WHAT THE TASK ASKS:
Below are records to be output exactly, every one of them.

MATERIAL FOR THIS EXERCISE:
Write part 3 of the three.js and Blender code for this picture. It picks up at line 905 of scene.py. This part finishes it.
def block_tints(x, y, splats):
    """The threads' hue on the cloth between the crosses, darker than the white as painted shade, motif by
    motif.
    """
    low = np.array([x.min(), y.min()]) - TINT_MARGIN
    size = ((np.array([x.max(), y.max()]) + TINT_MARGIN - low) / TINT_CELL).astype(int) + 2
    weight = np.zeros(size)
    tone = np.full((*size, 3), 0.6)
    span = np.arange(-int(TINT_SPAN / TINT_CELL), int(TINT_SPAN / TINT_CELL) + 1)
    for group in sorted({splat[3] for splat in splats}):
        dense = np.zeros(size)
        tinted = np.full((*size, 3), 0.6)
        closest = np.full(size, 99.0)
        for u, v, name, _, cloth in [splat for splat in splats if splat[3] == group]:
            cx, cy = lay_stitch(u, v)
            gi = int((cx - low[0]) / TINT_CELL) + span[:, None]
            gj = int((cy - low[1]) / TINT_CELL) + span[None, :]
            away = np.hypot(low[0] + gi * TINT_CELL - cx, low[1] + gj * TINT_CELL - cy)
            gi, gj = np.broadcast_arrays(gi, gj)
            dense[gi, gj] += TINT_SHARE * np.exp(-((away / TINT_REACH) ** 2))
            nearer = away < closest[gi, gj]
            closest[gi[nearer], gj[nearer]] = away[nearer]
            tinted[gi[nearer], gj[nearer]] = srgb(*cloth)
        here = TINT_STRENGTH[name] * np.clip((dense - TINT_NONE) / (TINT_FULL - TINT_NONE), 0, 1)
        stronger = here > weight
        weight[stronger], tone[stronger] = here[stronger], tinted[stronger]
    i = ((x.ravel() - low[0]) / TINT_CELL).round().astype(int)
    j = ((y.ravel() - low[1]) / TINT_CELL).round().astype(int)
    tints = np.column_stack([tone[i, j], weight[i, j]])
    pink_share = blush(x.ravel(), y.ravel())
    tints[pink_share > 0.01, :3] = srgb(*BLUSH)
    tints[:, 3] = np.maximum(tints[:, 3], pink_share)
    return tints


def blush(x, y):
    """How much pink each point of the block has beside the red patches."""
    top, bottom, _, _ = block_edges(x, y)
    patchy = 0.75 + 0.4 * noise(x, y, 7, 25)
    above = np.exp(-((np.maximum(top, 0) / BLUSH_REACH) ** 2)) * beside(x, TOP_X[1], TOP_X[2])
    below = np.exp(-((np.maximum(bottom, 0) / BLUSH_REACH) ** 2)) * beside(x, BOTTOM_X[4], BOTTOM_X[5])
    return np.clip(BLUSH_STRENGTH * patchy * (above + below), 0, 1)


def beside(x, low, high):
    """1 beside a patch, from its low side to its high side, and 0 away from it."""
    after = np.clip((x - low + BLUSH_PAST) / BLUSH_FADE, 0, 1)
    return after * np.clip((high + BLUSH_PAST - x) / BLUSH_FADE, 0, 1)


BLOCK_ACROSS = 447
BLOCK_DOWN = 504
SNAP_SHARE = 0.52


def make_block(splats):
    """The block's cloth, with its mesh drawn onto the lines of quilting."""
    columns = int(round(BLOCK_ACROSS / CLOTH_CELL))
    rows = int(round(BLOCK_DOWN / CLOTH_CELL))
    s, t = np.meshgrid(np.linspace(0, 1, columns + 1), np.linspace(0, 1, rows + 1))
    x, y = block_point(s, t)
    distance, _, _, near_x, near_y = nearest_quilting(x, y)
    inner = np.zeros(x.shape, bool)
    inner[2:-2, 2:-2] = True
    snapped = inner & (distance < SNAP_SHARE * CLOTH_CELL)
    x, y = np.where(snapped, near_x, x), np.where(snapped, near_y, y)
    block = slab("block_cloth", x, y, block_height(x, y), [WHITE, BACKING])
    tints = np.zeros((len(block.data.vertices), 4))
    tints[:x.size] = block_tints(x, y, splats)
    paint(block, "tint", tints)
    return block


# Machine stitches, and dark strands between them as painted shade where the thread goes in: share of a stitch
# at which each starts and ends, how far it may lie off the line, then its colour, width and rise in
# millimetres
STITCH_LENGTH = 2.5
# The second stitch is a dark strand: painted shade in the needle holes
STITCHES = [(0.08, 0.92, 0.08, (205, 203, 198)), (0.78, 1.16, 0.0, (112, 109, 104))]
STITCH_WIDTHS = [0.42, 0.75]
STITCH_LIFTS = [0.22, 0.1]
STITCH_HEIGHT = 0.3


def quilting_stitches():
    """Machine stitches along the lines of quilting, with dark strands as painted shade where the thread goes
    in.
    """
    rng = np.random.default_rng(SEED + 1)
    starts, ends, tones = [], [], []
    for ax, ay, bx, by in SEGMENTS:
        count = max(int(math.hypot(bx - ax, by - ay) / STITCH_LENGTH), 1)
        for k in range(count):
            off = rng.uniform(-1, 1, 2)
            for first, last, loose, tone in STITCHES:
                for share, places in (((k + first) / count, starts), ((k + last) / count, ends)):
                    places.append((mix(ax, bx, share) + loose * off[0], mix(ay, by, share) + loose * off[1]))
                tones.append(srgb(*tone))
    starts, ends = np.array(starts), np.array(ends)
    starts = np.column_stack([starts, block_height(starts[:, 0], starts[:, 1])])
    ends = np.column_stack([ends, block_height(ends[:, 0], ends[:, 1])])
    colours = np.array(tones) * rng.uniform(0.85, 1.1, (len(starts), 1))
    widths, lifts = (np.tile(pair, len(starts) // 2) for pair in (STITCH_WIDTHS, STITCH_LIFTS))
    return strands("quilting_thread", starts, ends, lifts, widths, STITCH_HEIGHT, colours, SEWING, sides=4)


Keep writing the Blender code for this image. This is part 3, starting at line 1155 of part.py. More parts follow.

RESULT OF THIS TASK:
Write part 3 of the three.js and Blender code for this picture. It picks up at line 905 of scene.py. This part finishes it.
def block_tints(x, y, splats):
    """The threads' hue on the cloth between the crosses, darker than the white as painted shade, motif by
    motif.
    """
    low = np.array([x.min(), y.min()]) - TINT_MARGIN
    size = ((np.array([x.max(), y.max()]) + TINT_MARGIN - low) / TINT_CELL).astype(int) + 2
    weight = np.zeros(size)
    tone = np.full((*size, 3), 0.6)
    span = np.arange(-int(TINT_SPAN / TINT_CELL), int(TINT_SPAN / TINT_CELL) + 1)
    for group in sorted({splat[3] for splat in splats}):
        dense = np.zeros(size)
        tinted = np.full((*size, 3), 0.6)
        closest = np.full(size, 99.0)
        for u, v, name, _, cloth in [splat for splat in splats if splat[3] == group]:
            cx, cy = lay_stitch(u, v)
            gi = int((cx - low[0]) / TINT_CELL) + span[:, None]
            gj = int((cy - low[1]) / TINT_CELL) + span[None, :]
            away = np.hypot(low[0] + gi * TINT_CELL - cx, low[1] + gj * TINT_CELL - cy)
            gi, gj = np.broadcast_arrays(gi, gj)
            dense[gi, gj] += TINT_SHARE * np.exp(-((away / TINT_REACH) ** 2))
            nearer = away < closest[gi, gj]
            closest[gi[nearer], gj[nearer]] = away[nearer]
            tinted[gi[nearer], gj[nearer]] = srgb(*cloth)
        here = TINT_STRENGTH[name] * np.clip((dense - TINT_NONE) / (TINT_FULL - TINT_NONE), 0, 1)
        stronger = here > weight
        weight[stronger], tone[stronger] = here[stronger], tinted[stronger]
    i = ((x.ravel() - low[0]) / TINT_CELL).round().astype(int)
    j = ((y.ravel() - low[1]) / TINT_CELL).round().astype(int)
    tints = np.column_stack([tone[i, j], weight[i, j]])
    pink_share = blush(x.ravel(), y.ravel())
    tints[pink_share > 0.01, :3] = srgb(*BLUSH)
    tints[:, 3] = np.maximum(tints[:, 3], pink_share)
    return tints


def blush(x, y):
    """How much pink each point of the block has beside the red patches."""
    top, bottom, _, _ = block_edges(x, y)
    patchy = 0.75 + 0.4 * noise(x, y, 7, 25)
    above = np.exp(-((np.maximum(top, 0) / BLUSH_REACH) ** 2)) * beside(x, TOP_X[1], TOP_X[2])
    below = np.exp(-((np.maximum(bottom, 0) / BLUSH_REACH) ** 2)) * beside(x, BOTTOM_X[4], BOTTOM_X[5])
    return np.clip(BLUSH_STRENGTH * patchy * (above + below), 0, 1)


def beside(x, low, high):
    """1 beside a patch, from its low side to its high side, and 0 away from it."""
    after = np.clip((x - low + BLUSH_PAST) / BLUSH_FADE, 0, 1)
    return after * np.clip((high + BLUSH_PAST - x) / BLUSH_FADE, 0, 1)


BLOCK_ACROSS = 447
BLOCK_DOWN = 504
SNAP_SHARE = 0.52


def make_block(splats):
    """The block's cloth, with its mesh drawn onto the lines of quilting."""
    columns = int(round(BLOCK_ACROSS / CLOTH_CELL))
    rows = int(round(BLOCK_DOWN / CLOTH_CELL))
    s, t = np.meshgrid(np.linspace(0, 1, columns + 1), np.linspace(0, 1, rows + 1))
    x, y = block_point(s, t)
    distance, _, _, near_x, near_y = nearest_quilting(x, y)
    inner = np.zeros(x.shape, bool)
    inner[2:-2, 2:-2] = True
    snapped = inner & (distance < SNAP_SHARE * CLOTH_CELL)
    x, y = np.where(snapped, near_x, x), np.where(snapped, near_y, y)
    block = slab("block_cloth", x, y, block_height(x, y), [WHITE, BACKING])
    tints = np.zeros((len(block.data.vertices), 4))
    tints[:x.size] = block_tints(x, y, splats)
    paint(block, "tint", tints)
    return block


# Machine stitches, and dark strands between them as painted shade where the thread goes in: share of a stitch
# at which each starts and ends, how far it may lie off the line, then its colour, width and rise in
# millimetres
STITCH_LENGTH = 2.5
# The second stitch is a dark strand: painted shade in the needle holes
STITCHES = [(0.08, 0.92, 0.08, (205, 203, 198)), (0.78, 1.16, 0.0, (112, 109, 104))]
STITCH_WIDTHS = [0.42, 0.75]
STITCH_LIFTS = [0.22, 0.1]
STITCH_HEIGHT = 0.3


def quilting_stitches():
    """Machine stitches along the lines of quilting, with dark strands as painted shade where the thread goes
    in.
    """
    rng = np.random.default_rng(SEED + 1)
    starts, ends, tones = [], [], []
    for ax, ay, bx, by in SEGMENTS:
        count = max(int(math.hypot(bx - ax, by - ay) / STITCH_LENGTH), 1)
        for k in range(count):
            off = rng.uniform(-1, 1, 2)
            for first, last, loose, tone in STITCHES:
                for share, places in (((k + first) / count, starts), ((k + last) / count, ends)):
                    places.append((mix(ax, bx, share) + loose * off[0], mix(ay, by, share) + loose * off[1]))
                tones.append(srgb(*tone))
    starts, ends = np.array(starts), np.array(ends)
    starts = np.column_stack([starts, block_height(starts[:, 0], starts[:, 1])])
    ends = np.column_stack([ends, block_height(ends[:, 0], ends[:, 1])])
    colours = np.array(tones) * rng.uniform(0.85, 1.1, (len(starts), 1))
    widths, lifts = (np.tile(pair, len(starts) // 2) for pair in (STITCH_WIDTHS, STITCH_LIFTS))
    return strands("quilting_thread", starts, ends, lifts, widths, STITCH_HEIGHT, colours, SEWING, sides=4)


Keep writing the Blender code for this image. This is part 3, starting at line 1155 of part.py. More parts follow.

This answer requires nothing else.